> **REQUIREMENTS**
Begin with the line that contains "add(bracket_body, mode=Mode.SUBTRACT)" and end with the line that contains "cad_parts[node].hide_render = cad_parts[node].hide_viewport": copy that span of lines exactly, and nothing outside it.

> **GIVEN INFORMATION**
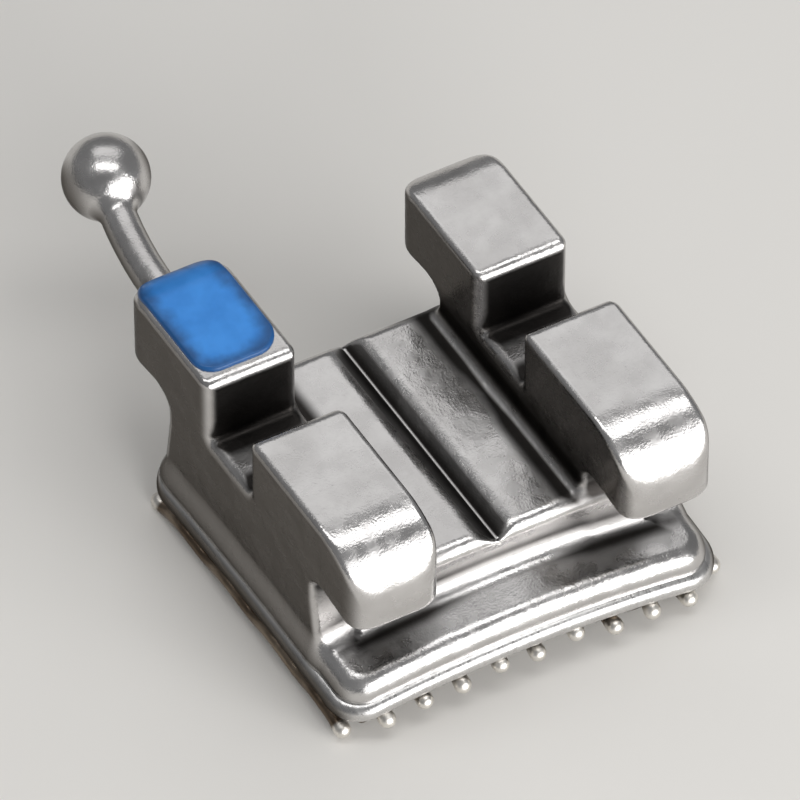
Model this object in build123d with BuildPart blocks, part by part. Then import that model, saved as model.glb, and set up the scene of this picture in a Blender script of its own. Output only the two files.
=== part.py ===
from build123d import *
import os
from math import cos, radians, sin, sqrt, tan

# Orthodontic bracket for an upper right canine, of the twin kind: four tie wings, a slot and a ball hook.
# Sizes are in millimetres. The origin is the middle of the bonding pad, on the plane its corners stand on.
# +X is mesial and runs along the archwire slot, +Y is gingival, and +Z is labial, away from the tooth.

# Archwire slot
slot_opening = 0.559  # the 0.022 inch slot
slot_depth = 0.74  # wing tops down to the slot's floor
slot_mouth_radius = 0.10
slot_floor_radius = 0.05
slot_offset = 0.35  # the slot's centre line lies this far gingival of the pad's middle
tip_angle = 8.0  # the flanks lean distally by this much, as a canine's long axis does

# Tie wings
wing_top = 2.35  # above the plane that the pad stands on
group_width = 3.10  # across both pairs of wings, flank to flank
saddle_gap = 1.52  # clear width between the two pairs
occlusal_reach = 1.80  # slot's centre line to the tips of the occlusal wings
gingival_reach = 1.50
occlusal_roll = 0.62  # radius with which an occlusal wing rolls down to its tip
gingival_roll = 0.36
tip_depth = 0.89  # wing tops down to the underside of the tips
lip_radius = 0.15  # under the tip of a wing
undercut_rise = 0.12  # the underside climbs by this much from the lip to the neck
undercut_radius = 0.16
occlusal_neck = 1.14  # slot's centre line to the neck under the occlusal wings
gingival_neck = 0.84
neck_flare = 0.14  # the neck spreads by this much on its way down to the foot
flare_drop = 0.24  # underside of the tips down to where the neck starts to spread
wing_corner_radius = 0.26  # corners of the wings, seen from the front

# Saddle between the pairs
saddle_drop = 0.39  # slot's floor down to the saddle
saddle_occlusal = 1.22  # slot's centre line to the saddle's occlusal end
saddle_gingival = 0.94
saddle_end_radius = 0.12
scribe_width = 0.30  # V groove on the long axis, for setting the bracket on the tooth
scribe_depth = 0.10

# Ball hook on the disto-gingival wing
stem_diameter = 0.29
ball_diameter = 0.70
ball_drop = 0.43  # wing tops down to the centre of the ball
root_drop = 0.49  # wing tops down to the centre of the stem where it leaves the wing
hook_reach = 2.66  # slot's centre line to the centre of the ball
hook_inset = 0.21  # the ball lies this far mesial of the wing's middle line
hook_bow = 0.08  # the stem bows by this much to the distal side
root_depth = 0.30  # length of stem inside the wing

# Bonding pad: a foil with a woven mesh brazed under it, both curved to the tooth
pad_width = 3.32
pad_length = 2.90
pad_corner_radius = 0.32
foil_thickness = 0.16
foil_edge_break = 0.04
mesh_thickness = 0.20
mesh_pitch = 0.3175  # 80 wires to the inch
wire_width = 0.13
wire_sides = 8  # a wire is drawn with eight flats, one of them against the tooth
weft_thickness = 0.12  # the wires across the tooth, which lie on those along it
wire_shoulder = 0.03  # braze beside each wire that runs along the tooth
tooth_radius_across = 7.0  # mesio-distal curve of the tooth
tooth_radius_along = 13.0  # occluso-gingival curve

# Foot of the body, on the foil
foot_margin = 0.07  # the foil shows by this much all round the foot
foot_thickness = 0.20
foot_edge_break = 0.05

# Colour mark on the disto-gingival wing
mark_thickness = 0.035
mark_margin = 0.04  # left bare along the wing's flanks and tip
mark_slot_margin = 0.11  # left bare along the slot
mark_corner_radius = 0.20

# Worked out from the sizes above
margin = 1.0  # cutters run past the part by this much
lean = radians(tip_angle)
slot_y = slot_offset
slot_floor = wing_top - slot_depth
saddle_height = slot_floor - saddle_drop
tip_height = wing_top - tip_depth
flare_height = tip_height - flare_drop
occlusal_tip, gingival_tip = slot_y - occlusal_reach, slot_y + gingival_reach
occlusal_wall, gingival_wall = slot_y - occlusal_neck, slot_y + gingival_neck
wing_width = (group_width - saddle_gap) / 2
wing_middle = (group_width - wing_width) / 2
foil_top = mesh_thickness + foil_thickness  # above the tooth's surface, as foot_top is
foot_top = foil_top + foot_thickness


def leaning(x, y):
    """Plan point beside the leaning long axis."""
    return (x - tan(lean) * y, y)


def leaning_plan(x_low, x_high, y_low, y_high, radius):
    """Plan of a leaning box with rounded corners, on the plane z = 0."""
    corners = (x_low, y_low), (x_high, y_low), (x_high, y_high), (x_low, y_high)
    with BuildSketch() as plan:
        with BuildLine():
            FilletPolyline(*[leaning(x, y) for x, y in corners], radius=radius, close=True)
        make_face()
    return plan.sketch


def dome_drop(x, y):
    """How far the tooth's surface lies below its crown at a plan point."""
    beside = x * cos(lean) + y * sin(lean)
    along = y * cos(lean) - x * sin(lean)
    reach = tooth_radius_along - tooth_radius_across + sqrt(tooth_radius_across**2 - beside**2)
    return tooth_radius_along - sqrt(reach**2 - along**2)


pad_plan = leaning_plan(-pad_width / 2, pad_width / 2, -pad_length / 2, pad_length / 2, pad_corner_radius)
foot_side, foot_end = pad_width / 2 - foot_margin, pad_length / 2 - foot_margin
foot_plan = leaning_plan(-foot_side, foot_side, -foot_end, foot_end, pad_corner_radius - foot_margin)

# The pad's rounded corners are its lowest points, and the crown's height sets them on the plane z = 0
corner_steps = 40
crown = 0
for corner in pad_plan.edges().filter_by(GeomType.CIRCLE):
    for step in range(corner_steps + 1):
        low_point = corner.position_at(step / corner_steps)
        crown = max(crown, dome_drop(low_point.X, low_point.Y))
dome_axis = Axis((0, 0, crown - tooth_radius_along), (cos(lean), sin(lean), 0))
long_axis = Vector(-sin(lean), cos(lean), 0)
across_tooth = Plane(origin=(0, 0, crown), x_dir=dome_axis.direction, z_dir=-long_axis)


def dome_arc(height):
    """Low end, middle and high end of the arc at a height above the tooth, in the plane across it."""
    radius = tooth_radius_across + height
    end = sqrt(radius**2 - group_width**2) - tooth_radius_across
    return (-group_width, end), (0, height), (group_width, end)


def dome_layer(low, high, wires=()):
    """Section across the tooth of the layer between two heights above its surface, with any wires in it."""
    with BuildSketch(across_tooth) as section:
        with BuildLine():
            under, over = dome_arc(low), dome_arc(high)
            ThreePointArc(*under)
            ThreePointArc(*over)
            Line(under[0], over[0])
            Line(under[2], over[2])
        make_face()
        for wire in wires:
            with Locations(wire):
                half_turn = 180 / wire_sides
                RegularPolygon(wire_width / 2, wire_sides, major_radius=False, rotation=half_turn)
    return section.sketch


def dome_core(high):
    """Section across the tooth of all that lies under a height above its surface."""
    with BuildSketch(across_tooth) as section:
        with BuildLine():
            over = dome_arc(high)
            ThreePointArc(*over)
            floor = over[0][1] - margin
            Polyline(over[2], (group_width, floor), (-group_width, floor), over[0])
        make_face()
    return section.sketch


# The foil
with BuildPart() as base_foil:
    revolve(dome_layer(mesh_thickness, foil_top), axis=dome_axis)
    extrude(pad_plan, amount=wing_top, mode=Mode.INTERSECT)
    rim = base_foil.faces().sort_by(SortBy.AREA)[-2:].sort_by(Axis.Z)[-1]
    chamfer(rim.edges(), foil_edge_break)

# The mesh under it: wires along the tooth are ridges on a wall, with a square gap between each two wires
wire_count = 2 * int((pad_width / 2 - wire_width) / mesh_pitch) + 1
wire_radius = wire_width / 2
wire_turn = mesh_pitch / (tooth_radius_across + wire_radius)
wire_places = []
for wire in range(wire_count):
    turn = (wire - (wire_count - 1) / 2) * wire_turn
    reach = tooth_radius_across + wire_radius
    wire_places.append((reach * sin(turn), reach * cos(turn) - tooth_radius_across))
with BuildSketch(Plane(origin=(0, 0, 0), x_dir=dome_axis.direction)) as gap_field:
    with GridLocations(mesh_pitch, mesh_pitch, wire_count + 1, wire_count + 1):
        Rectangle(mesh_pitch - wire_width - wire_shoulder, mesh_pitch - wire_width)
whole_gaps = gap_field.sketch.faces().filter_by(lambda gap: pad_plan.face().is_inside(gap.center()))
whole_gaps = whole_gaps.filter_by(lambda gap: gap.distance_to(pad_plan.wire()) > wire_radius)
with BuildPart() as base_mesh:
    revolve(dome_layer(mesh_thickness - weft_thickness, mesh_thickness, wire_places), axis=dome_axis)
    extrude(pad_plan, amount=wing_top, mode=Mode.INTERSECT)
    extrude(whole_gaps, amount=crown + foil_top, mode=Mode.SUBTRACT)

# Side view of the wings, without the slot: y, z and radius of each corner
side_corners = [
    (occlusal_tip, wing_top, occlusal_roll),
    (gingival_tip, wing_top, gingival_roll),
    (gingival_tip, tip_height, lip_radius),
    (gingival_wall, tip_height + undercut_rise, undercut_radius),
    (gingival_wall, flare_height, neck_flare),
    (gingival_wall + neck_flare, 0, 0),
    (occlusal_wall - neck_flare, 0, 0),
    (occlusal_wall, flare_height, neck_flare),
    (occlusal_wall, tip_height + undercut_rise, undercut_radius),
    (occlusal_tip, tip_height, lip_radius),
]
with BuildSketch(Plane.YZ) as wing_side:
    with BuildLine():
        points = [(y, z) for y, z, radius in side_corners]
        FilletPolyline(*points, radius=[radius for y, z, radius in side_corners], close=True)
    make_face()

# The saddle that carries the two pairs
saddle_low, saddle_high = slot_y - saddle_occlusal, slot_y + saddle_gingival
with BuildPart() as saddle:
    with BuildSketch(Plane.YZ):
        with BuildLine():
            FilletPolyline(
                (saddle_low, saddle_height),
                (saddle_high, saddle_height),
                (saddle_high, 0),
                (saddle_low, 0),
                radius=(saddle_end_radius, saddle_end_radius, 0, 0),
                close=True,
            )
        make_face()
    extrude(amount=group_width, both=True)
    inner = leaning_plan(-wing_middle, wing_middle, occlusal_tip, gingival_tip, 0)
    extrude(inner, amount=wing_top, mode=Mode.INTERSECT)

# The foot that spreads the body on the foil
with BuildPart() as foot:
    revolve(dome_layer(foil_top, foot_top), axis=dome_axis)
    extrude(foot_plan, amount=wing_top, mode=Mode.INTERSECT)
    ledge = foot.faces().sort_by(SortBy.AREA)[-2:].sort_by(Axis.Z)[-1]
    chamfer(ledge.edges(), foot_edge_break)

# The moulded body
hook_y = slot_y + hook_reach
root_y = gingival_tip - root_depth
root = (*leaning(-wing_middle, root_y), wing_top - root_drop)
ball = (*leaning(hook_inset - wing_middle, hook_y), wing_top - ball_drop)
bow = ((root[0] + ball[0]) / 2 - hook_bow, (root[1] + ball[1]) / 2, (root[2] + ball[2]) / 2)
slot_plane = Plane(origin=(0, slot_y, slot_floor), x_dir=(0, 1, 0), z_dir=(1, 0, 0))
scribe_plane = Plane(origin=(0, 0, saddle_height), x_dir=dome_axis.direction, z_dir=-long_axis)

with BuildPart() as bracket_body:
    extrude(wing_side.sketch, amount=group_width, both=True)
    with BuildSketch() as wing_front:
        for middle in (-wing_middle, wing_middle):
            low, high = middle - wing_width / 2, middle + wing_width / 2
            add(leaning_plan(low, high, occlusal_tip, gingival_tip, wing_corner_radius))
    extrude(amount=wing_top, mode=Mode.INTERSECT)
    add(saddle)
    add(foot)
    with BuildSketch(slot_plane):
        with BuildLine():
            half = slot_opening / 2
            flare = half + slot_mouth_radius
            shoulder = slot_depth - slot_mouth_radius
            walls = (-half, shoulder), (-half, 0), (half, 0), (half, shoulder)
            FilletPolyline(*walls, radius=slot_floor_radius)
            CenterArc((-flare, shoulder), slot_mouth_radius, 0, 90)
            CenterArc((flare, shoulder), slot_mouth_radius, 90, 90)
            Polyline(
                (-flare, slot_depth),
                (-flare, slot_depth + margin),
                (flare, slot_depth + margin),
                (flare, slot_depth),
            )
        make_face()
    extrude(amount=group_width, both=True, mode=Mode.SUBTRACT)
    with BuildSketch(scribe_plane):
        with BuildLine():
            half = scribe_width / 2
            Polyline((-half, 0), (0, -scribe_depth), (half, 0), (0, scribe_depth), close=True)
        make_face()
    extrude(amount=pad_length, both=True, mode=Mode.SUBTRACT)
    revolve(dome_core(foil_top), axis=dome_axis, mode=Mode.SUBTRACT)
    with BuildLine() as stem:
        ThreePointArc(root, bow, ball)
    with BuildSketch(Plane(origin=root, z_dir=stem.edges()[0] % 0)):
        Circle(stem_diameter / 2)
    sweep(path=stem.edges()[0])
    with Locations(ball):
        Sphere(ball_diameter / 2)

# The colour mark lies on the crest of the disto-gingival wing and follows it
with BuildPart() as id_mark:
    coat = offset(wing_side.sketch, amount=mark_thickness, mode=Mode.PRIVATE)
    extrude(coat, amount=group_width, both=True)
    low, high = mark_margin - group_width / 2, -saddle_gap / 2 - mark_margin
    near, far = slot_y + slot_opening / 2 + mark_slot_margin, gingival_tip - mark_margin
    cover = leaning_plan(low, high, near, far, mark_corner_radius)
    extrude(cover, amount=wing_top + margin, mode=Mode.INTERSECT)
    split(bisect_by=Plane.XY.offset(wing_top - gingival_roll), keep=Keep.TOP)
    add(bracket_body, mode=Mode.SUBTRACT)

os.makedirs("parts", exist_ok=True)
bracket_body.part.label = "bracket_body"
export_step(bracket_body.part, "parts/bracket_body.step")
base_foil.part.label = "base_foil"
export_step(base_foil.part, "parts/base_foil.step")
base_mesh.part.label = "base_mesh"
export_step(base_mesh.part, "parts/base_mesh.step")
id_mark.part.label = "id_mark"
export_step(id_mark.part, "parts/id_mark.step")
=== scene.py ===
import bpy
import numpy as np
import openvdb
from math import atan2, cos, hypot, pi, radians, sin, sqrt, tan
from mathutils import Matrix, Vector


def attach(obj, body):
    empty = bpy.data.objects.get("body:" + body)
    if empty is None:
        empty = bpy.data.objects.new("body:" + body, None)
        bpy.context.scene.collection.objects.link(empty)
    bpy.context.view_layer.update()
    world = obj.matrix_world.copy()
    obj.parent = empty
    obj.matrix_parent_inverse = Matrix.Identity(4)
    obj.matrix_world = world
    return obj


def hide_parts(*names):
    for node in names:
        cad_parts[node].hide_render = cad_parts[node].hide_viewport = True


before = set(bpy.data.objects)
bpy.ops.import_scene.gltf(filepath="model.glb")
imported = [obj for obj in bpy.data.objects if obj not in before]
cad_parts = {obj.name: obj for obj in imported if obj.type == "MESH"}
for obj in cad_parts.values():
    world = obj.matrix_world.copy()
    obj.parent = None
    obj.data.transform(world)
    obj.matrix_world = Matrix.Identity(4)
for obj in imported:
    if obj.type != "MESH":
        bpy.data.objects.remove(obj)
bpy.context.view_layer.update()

# Sizes in millimetres, the same as the model's. +X is mesial, +Y is gingival and +Z is labial.
MM = 0.001

# Archwire slot
slot_opening, slot_depth, slot_offset = 0.559, 0.74, 0.35
slot_floor_radius = 0.05
slot_mouth_radius = 0.10
tip_angle = 8.0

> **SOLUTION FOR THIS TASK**
    add(bracket_body, mode=Mode.SUBTRACT)

os.makedirs("parts", exist_ok=True)
bracket_body.part.label = "bracket_body"
export_step(bracket_body.part, "parts/bracket_body.step")
base_foil.part.label = "base_foil"
export_step(base_foil.part, "parts/base_foil.step")
base_mesh.part.label = "base_mesh"
export_step(base_mesh.part, "parts/base_mesh.step")
id_mark.part.label = "id_mark"
export_step(id_mark.part, "parts/id_mark.step")
=== scene.py ===
import bpy
import numpy as np
import openvdb
from math import atan2, cos, hypot, pi, radians, sin, sqrt, tan
from mathutils import Matrix, Vector


def attach(obj, body):
    empty = bpy.data.objects.get("body:" + body)
    if empty is None:
        empty = bpy.data.objects.new("body:" + body, None)
        bpy.context.scene.collection.objects.link(empty)
    bpy.context.view_layer.update()
    world = obj.matrix_world.copy()
    obj.parent = empty
    obj.matrix_parent_inverse = Matrix.Identity(4)
    obj.matrix_world = world
    return obj


def hide_parts(*names):
    for node in names:
        cad_parts[node].hide_render = cad_parts[node].hide_viewport = True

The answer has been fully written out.